Member of the Illinois Senate from the 41st district
- In office 1983–1999

Member of the U.S. House of Representatives from Illinois's 41st district
- In office 1981–1982

Personal details
- Born: September 17, 1930 Oak Park, Illinois, U.S
- Died: June 22, 2013 (aged 82) DuPage County, Illinois, U.S.
- Party: Republican
- Alma mater: Northern Illinois University Elmhurst College

= Beverly Fawell =

American politician

Beverly Fawell (September 17, 1930 – June 22, 2013) was an Illinois politician from Glen Ellyn, part of a family prominent in the Republican Party in Du Page County, Illinois (her brother-in-law was Congressman Harris Fawell).

==Education==
Born in Oak Park, Illinois, Fawell received her bachelor's degree in elementary education and business administration from Elmhurst College and did graduate studies in political science at Northern Illinois University.

==Political career==
She served as a member of the Illinois House of Representatives from the 41st district (1981–82), and as a member of the Illinois Senate from the 20th district from 1983 until she resigned her seat in late 1999 after the death of her son Steve, reportedly to take care of his orphaned children, but in January 2000 was appointed to a $85,000-a-year job post as chief of communications and community relations for the Illinois State Toll Highway Authority. She was succeeded by Peter Roskam.

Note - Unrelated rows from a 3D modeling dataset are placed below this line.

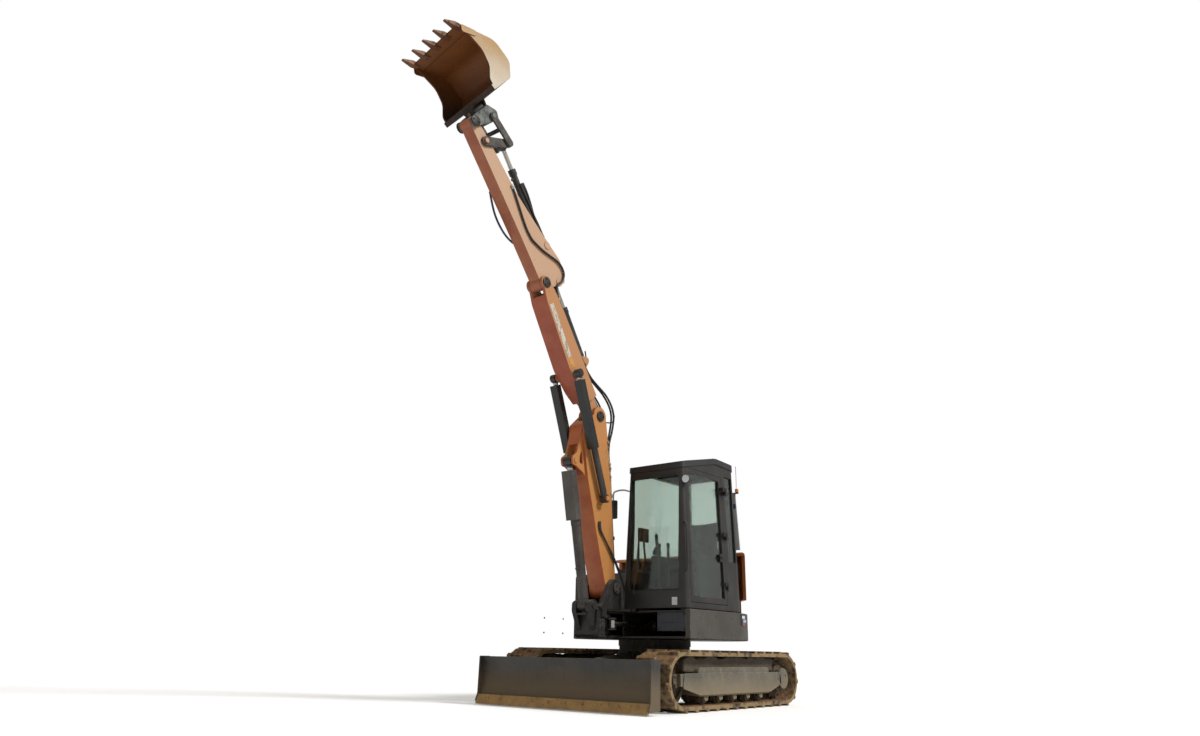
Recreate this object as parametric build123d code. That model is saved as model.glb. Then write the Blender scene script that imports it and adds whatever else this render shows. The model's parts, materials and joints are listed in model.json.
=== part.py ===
from build123d import *
import os
from math import atan2, cos, degrees, hypot, pi, radians, sin, tan

os.makedirs("parts", exist_ok=True)

# Crawler excavator with a swing post and a two-piece boom. Millimetres, +Z up, ground at z = 0,
# slew axis at x = y = 0, front towards -Y, cab on the machine's left (+X).

# ---- driving dimensions ----
overall_width = 2290
shoe_width = 450
track_length = 2850
track_height = 606
slew_face_height = 717      # underside of the deck
deck_depth = 287            # deck underside to deck top
deck_front = -926
deck_left = 1096
tail_radius = 1106
cab_right, cab_left = 146, 1000
cab_front, cab_rear = -840, 420
cab_floor_height = 1034
cab_height = 1610           # floor to front roof edge
cab_taper = 60              # each side wall leans in by this much
cab_wall = 55
boom_half_width = 117
arm_half_width = 75
base_boom_length, base_boom_lean = 1952, 7.6
upper_boom_length, upper_boom_lean = 1682, 37.2
arm_length, arm_lean = 1903, 39.9
bucket_lean = 51.7
bucket_tilt = -8.5           # turn of the bucket on its tilt coupler at rest
bucket_width = 860
blade_width = 2334
blade_height = 492
blade_front = -1787
running_gap = 6             # between pieces that move past each other
pin_gap = 0.5               # radial play of a hole on its pin
seat_gap = 0.3              # between pieces that only rest on each other

# ---- pins, as (y, z) ----
swing_axis_y = -1040
foot_pin = (-1010, 1245)
lift_base_pin = (-1340, 1050)


def along(start, length, lean):
    """Point at this distance from start, leaning forward from the vertical."""
    return start[0] - length * sin(radians(lean)), start[1] + length * cos(radians(lean))


def link_plane(start, lean):
    """Plane of a boom piece: first axis along the piece, second axis towards its back."""
    lean = radians(lean)
    return Plane(origin=(0, *start), x_dir=(0, -sin(lean), cos(lean)), z_dir=(-1, 0, 0))


def on_link(plane, u, v):
    """(y, z) of a point given in a link's plane."""
    spot = plane.from_local_coords(Vector(u, v, 0))
    return spot.Y, spot.Z


boom_pin = along(foot_pin, base_boom_length, base_boom_lean)
arm_pin = along(boom_pin, upper_boom_length, upper_boom_lean)
bucket_pin = along(arm_pin, arm_length, arm_lean)
base_plane = link_plane(foot_pin, base_boom_lean)
upper_plane = link_plane(boom_pin, upper_boom_lean)
arm_plane = link_plane(arm_pin, arm_lean)
bucket_plane = link_plane(bucket_pin, bucket_lean)
lift_top_pin = on_link(base_plane, 1420, -462)
fold_base_pin = on_link(base_plane, 990, -100)
fold_top_pin = on_link(upper_plane, 605, -150)
arm_cylinder_base_pin = on_link(upper_plane, 640, 220)
arm_horn_pin = on_link(arm_plane, -90, 265)
bucket_cylinder_base_pin = on_link(arm_plane, 350, 335)
rocker_pin = on_link(arm_plane, 1670, 40)
rocker_end_pin = on_link(arm_plane, 1562, 393)
coupler_link_pin = on_link(bucket_plane, -76, 300)

parts = {}


# ---- shape helpers ----
def face_of(rows, plane=Plane.YZ):
    """Face from rows of (first, second, corner radius), each corner rounded by a tangent arc."""
    points = [Vector(a, b) for a, b, _ in rows]
    count = len(points)
    edges, ends = [], []
    for i, (_, _, radius) in enumerate(rows):
        here = points[i]
        back, ahead = points[i - 1] - here, points[(i + 1) % count] - here
        half = radians(back.get_angle(ahead)) / 2
        reach = min(radius / tan(half), 0.49 * back.length, 0.49 * ahead.length)
        start, end = here + back.normalized() * reach, here + ahead.normalized() * reach
        if reach > 0.01 and half < 1.56:
            bulge = reach * tan(half) * (1 / sin(half) - 1)
            middle = here + (back.normalized() + ahead.normalized()).normalized() * bulge
            edges.append(Edge.make_three_point_arc(start, middle, end))
        else:
            start = end = here
        ends.append((start, end))
    for i in range(count):
        edges.append(Edge.make_line(ends[i - 1][1], ends[i][0]))
    return plane * Face(Wire(edges))


def slab(rows, plane, half_width):
    """Plate centred on a link's plane."""
    return extrude(face_of(rows, plane), amount=half_width, both=True)


def plate_x(rows, x0, x1):
    """Plate with its outline in (y, z), from x0 to x1."""
    return extrude(face_of(rows, Plane.YZ.offset(x0)), amount=x1 - x0, dir=(1, 0, 0))


def plate_z(rows, z0, z1):
    """Plate with its outline in (x, y), from z0 to z1."""
    return extrude(face_of(rows, Plane.XY.offset(z0)), amount=z1 - z0, dir=(0, 0, 1))


def plate_y(rows, y0, y1):
    """Plate with its outline in (x, z), from y0 to y1."""
    return extrude(face_of(rows, Plane((0, y0, 0), x_dir=(1, 0, 0), z_dir=(0, -1, 0))),
                   amount=y1 - y0, dir=(0, 1, 0))


def block(x0, x1, y0, y1, z0, z1):
    """Box between two corners."""
    return Pos((x0 + x1) / 2, (y0 + y1) / 2, (z0 + z1) / 2) * Box(x1 - x0, y1 - y0, z1 - z0)


def bar_x(radius, x0, x1, pin):
    """Round bar along X at a pin's (y, z)."""
    plane = Plane((x0, *pin), x_dir=(0, 1, 0), z_dir=(1, 0, 0))
    return plane * Cylinder(radius, x1 - x0, align=(Align.CENTER, Align.CENTER, Align.MIN))


def bar_z(radius, x, y, z0, z1):
    """Round bar along Z."""
    return Pos(x, y, z0) * Cylinder(radius, z1 - z0, align=(Align.CENTER, Align.CENTER, Align.MIN))


def both_sides(shape):
    """The shape and its mirror image in x = 0."""
    return shape + mirror(shape, Plane.YZ)


# ---- hydraulic cylinders ----
def ram_plane(base, end, x=0, z_vertical=None):
    """Plane at the base pin whose normal points at the rod's eye."""
    a = Vector(x, *base) if z_vertical is None else Vector(*base, z_vertical)
    b = Vector(x, *end) if z_vertical is None else Vector(*end, z_vertical)
    side = (1, 0, 0) if z_vertical is None else (0, 0, 1)
    return Plane(origin=a, x_dir=side, z_dir=b - a), (b - a).length


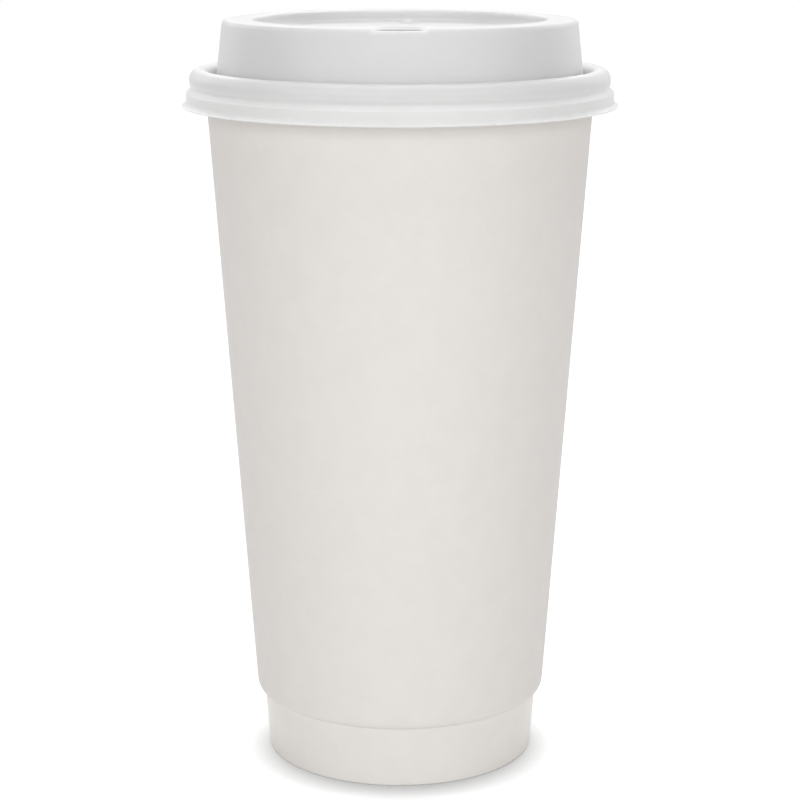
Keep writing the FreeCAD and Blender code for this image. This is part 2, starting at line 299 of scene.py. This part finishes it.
white_room = bpy.data.worlds.new("white_room")
bpy.context.scene.world = white_room
white_room.use_nodes = True
room_tree = white_room.node_tree
room_tree.nodes.clear()
room = add_node(room_tree, "ShaderNodeBackground", values={"Color": WHITE, "Strength": ROOM_LIGHT})
backdrop = add_node(room_tree, "ShaderNodeBackground", values={"Color": WHITE, "Strength": BACKDROP})
choice = add_node(room_tree, "ShaderNodeMixShader",
                  links={0: seen_directly(room_tree), 1: room.outputs[0], 2: backdrop.outputs[0]})
add_node(room_tree, "ShaderNodeOutputWorld", links={"Surface": choice.outputs[0]})
print("room light", ROOM_LIGHT, "and backdrop", BACKDROP)

# %% [markdown]
# ## Lamps
# The photograph has no hard highlight and no hard shadow: the body is brightest down its middle and
# falls off gently to both sides, and the lid is lit as evenly as the paper. Small lamps or a sun would
# draw sharp edges on it. So the lamps are large soft boxes, one above, three in front and three behind.
# Their strengths were fitted together to the tones of the photograph. The front ones stand low, so
# that they light the paper under the lid's lip.

# %% Lamps
def softbox(name, turn, rise, distance, size, watts):
    """An area lamp that faces the cup's middle, turned from the front and raised, in degrees."""
    data = bpy.data.lights.new(name, "AREA")
    data.shape = "RECTANGLE"
    data.size, data.size_y = size
    data.energy = watts
    lamp = bpy.data.objects.new(name, data)
    aim = Vector((0, 0, cup_height / 2))
    level = math.cos(math.radians(rise))
    towards = Vector((math.sin(math.radians(turn)) * level, -math.cos(math.radians(turn)) * level,
                      math.sin(math.radians(rise))))
    lamp.location = aim + towards * distance
    lamp.rotation_euler = towards.to_track_quat("Z", "Y").to_euler()
    bpy.context.scene.collection.objects.link(lamp)
    print(name, watts, "W")


# Turn and rise in degrees, distance, width and height in metres, and watts
softbox("top_softbox", 0, 89.9, 1.3, (1.2, 1.2), 7.6)
softbox("front_softbox", 0, 12, 1.5, (1.5, 1.1), 6.2)
softbox("left_softbox", -45, 15, 1.5, (1.3, 1.2), 5.4)
softbox("right_softbox", 45, 15, 1.5, (1.3, 1.2), 5.4)
softbox("left_rear_softbox", -135, 20, 1.5, (0.8, 0.9), 1.5)
softbox("right_rear_softbox", 135, 20, 1.5, (0.8, 0.9), 1.5)
softbox("rear_softbox", 180, 35, 1.5, (1.2, 0.8), 4.6)
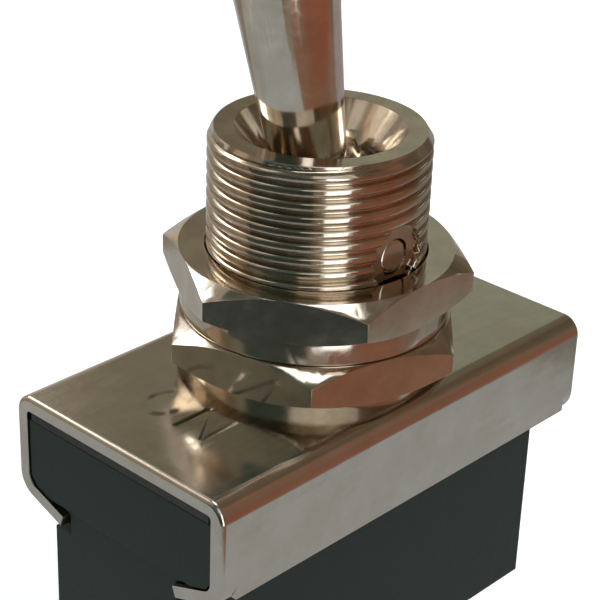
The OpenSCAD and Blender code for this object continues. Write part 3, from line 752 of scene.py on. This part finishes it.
for name, (left, right), (near, far), tones in (
        ("table_wood", (-0.034, 0.030), (-0.066, -0.0395), ((0.27, 0.15, 0.10), (0.34, 0.14, 0.085))),
        ("table_wood_shade", (0.030, ROOM), (-0.066, -0.0445),
         ((0.23, 0.165, 0.125), (0.29, 0.185, 0.14))),
        ("table_wood_far", (-0.034, ROOM), (-ROOM, -0.066),
         ((0.285, 0.12, 0.078), (0.35, 0.118, 0.068)))):
    board = bmesh.new()
    bmesh.ops.create_grid(board, x_segments=1, y_segments=1, size=0.5)
    bmesh.ops.scale(board, vec=(right - left, far - near, 1), verts=board.verts)
    bmesh.ops.translate(
        board, vec=((left + right) / 2, (near + far) / 2, FLOOR_Z + TABLE_RISE), verts=board.verts)
    glow_card(name, board, tones, 25.0)
table("table_glare", (230, 253), (0.069, ROOM), BRIGHT, height=0.001)
ring_card(
    "white_strip", (222, 250), (PAPER_END, FLOOR_Z + 0.0050), (PAPER_END, FLOOR_Z + 0.0064), BRIGHT)


# ---------------------------------------------------------------------- camera
# It looks down on the switch from its near left, a little rolled, and close, so
# that the lever's end and the blades lie outside the picture.

AZIMUTH, ELEVATION, ROLL = (math.radians(a) for a in (-47.27, 26.83, 2.05))
TARGET = Vector((4.248, 4.977, 0.0)) * MM
DISTANCE = 107.95 * MM
FOCAL_LENGTH, SENSOR = 109.73, 36.0

back = Vector((
    math.sin(AZIMUTH) * math.cos(ELEVATION),
    -math.cos(AZIMUTH) * math.cos(ELEVATION),
    math.sin(ELEVATION)))
level = Vector((math.cos(AZIMUTH), math.sin(AZIMUTH), 0.0))
upright = back.cross(level)
right = level * math.cos(ROLL) + upright * math.sin(ROLL)
up = upright * math.cos(ROLL) - level * math.sin(ROLL)
lens = bpy.data.cameras.new("camera")
lens.sensor_width = SENSOR
lens.lens = FOCAL_LENGTH
lens.clip_start, lens.clip_end = 0.001, 20.0
camera = bpy.data.objects.new("camera", lens)
camera.matrix_world = Matrix.Translation(TARGET + back * DISTANCE) @ Matrix(
    (right, up, back)).transposed().to_4x4()
bpy.context.scene.collection.objects.link(camera)
bpy.context.scene.camera = camera
bpy.context.scene.view_settings.view_transform = "Standard"
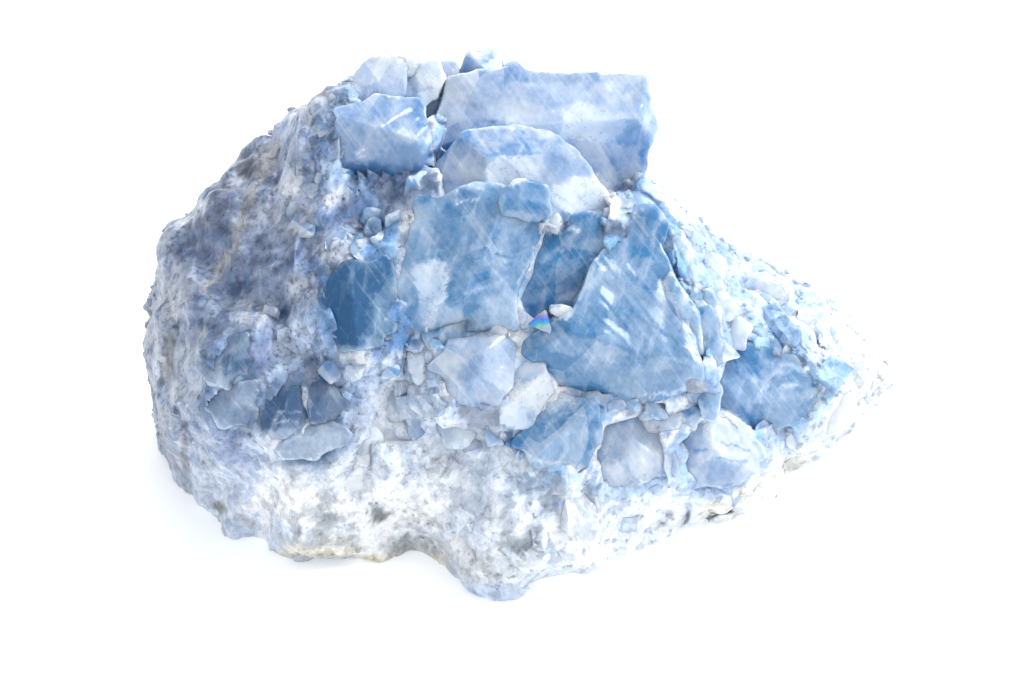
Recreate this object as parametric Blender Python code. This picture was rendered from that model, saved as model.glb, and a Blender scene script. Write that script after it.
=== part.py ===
# A celestite crystal cluster: blue blocky crystals grown together on a wedge of
# pale, granular host rock from the wall of a geode.
# +X runs along the specimen, +Y to its back, +Z up. The origin is on the flat rest face.
# Run it with: blender --background --python part.py

import math

import bmesh
import bpy
import numpy as np
from mathutils import Matrix, Vector

MM = 0.001
TINY = 1e-6

# The face that carries the crystals leans back from upright by this angle. Crystals are
# placed on it by three distances in mm: across (+X), uphill along the face, and out of it.
LEAN = math.radians(35.0)
SLOPE_AXES = Matrix(
    (
        (1.0, 0.0, 0.0),
        (0.0, math.sin(LEAN), -math.cos(LEAN)),
        (0.0, math.cos(LEAN), math.sin(LEAN)),
    )
)

# Pieces that grew against each other keep this gap, in mm, so that each is a body of its own.
SEAM = 0.3
SLIVER = 1e-7  # edges shorter than this, in m, are merged away after a cut
PLANE_SNAP = 1e-4  # points this near a cutting plane, in mm, count as on it

# Sections across the rock, in mm: station x, centre y and z, the section's reach to the
# front, back, top and underside, then how full its front slope and its back are (more than
# 2 is boxy, 2 is round, 1 is a straight slope and less than 1 a hollow one).
ROCK_SECTIONS = (
    (-42.4, 6.0, 11.0, 0.0, 0.0, 0.0, 0.0, 1.9, 2.2),
    (-41.8, 6.0, 11.0, 5.5, 4.5, 7.5, 7.0, 1.9, 2.2),
    (-40.0, 5.5, 11.0, 10.0, 8.0, 14.0, 15.0, 1.8, 2.2),
    (-36.5, 5.0, 10.5, 16.0, 11.0, 19.5, 18.0, 1.7, 2.2),
    (-31.0, 4.5, 9.5, 21.0, 14.0, 25.0, 20.0, 1.5, 2.2),
    (-25.0, 3.5, 9.0, 24.5, 17.0, 32.0, 22.0, 1.45, 2.4),
    (-19.0, 3.0, 9.0, 24.0, 19.5, 34.5, 22.0, 1.2, 2.8),
    (-13.0, 2.5, 9.0, 23.5, 21.0, 32.0, 22.0, 1.1, 3.4),
    (-7.0, 2.0, 9.0, 24.8, 22.0, 29.5, 22.0, 0.95, 4.0),
    (-3.5, 2.0, 9.0, 29.0, 22.0, 28.5, 22.0, 0.9, 4.1),
    (-1.0, 2.0, 9.0, 30.0, 22.0, 28.0, 22.0, 0.9, 4.2),
    (6.0, 2.0, 9.0, 27.5, 22.0, 27.5, 22.0, 0.9, 4.2),
    (12.0, 2.5, 9.0, 21.5, 20.0, 23.5, 21.0, 1.0, 2.6),
    (18.0, 2.8, 8.5, 16.5, 18.5, 18.5, 20.0, 1.2, 2.2),
    (25.0, 3.5, 8.0, 13.5, 16.5, 12.8, 16.0, 1.4, 2.2),
    (31.0, 4.0, 8.5, 8.5, 13.0, 9.0, 12.0, 1.7, 2.2),
    (36.0, 4.5, 8.8, 6.0, 7.5, 5.0, 6.0, 2.0, 2.2),
    (39.5, 5.0, 8.0, 3.5, 3.5, 3.0, 3.2, 2.0, 2.2),
    (42.2, 5.0, 7.0, 0.0, 0.0, 0.0, 0.0, 2.0, 2.2),
)
UNDER_FULLNESS = 2.2
ROCK_STATIONS = 36
ROCK_POINTS_ROUND = 44

# The rock's lumps stand away from a core line of this share of its length and fade out over
# this many mm at its ends. Each has a wavelength and a height in mm.
CORE_SHARE = 0.85
END_FADE = 3.0
LUMPS = ((13.0, 1.2), (6.5, 0.8))
LUMP_WAVES = 14  # cosine waves that add up to one kind of lump

# A crystal starts as a cube of this size, in mm, before its faces are cut.
BLANK = 120.0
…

== George Ryan connection ==
In 1994, Fawell withstood a strong challenge in the Republican primary election from Michael Formento, a DuPage County Board member, former mayor of Glen Ellyn and intra-party foe of Senate President James "Pate" Philip.

==Later life and death==
After spending ten days at Central DuPage Hospital, Fawell died of chronic heart failure on Saturday, June 22, 2013, at the age of 82.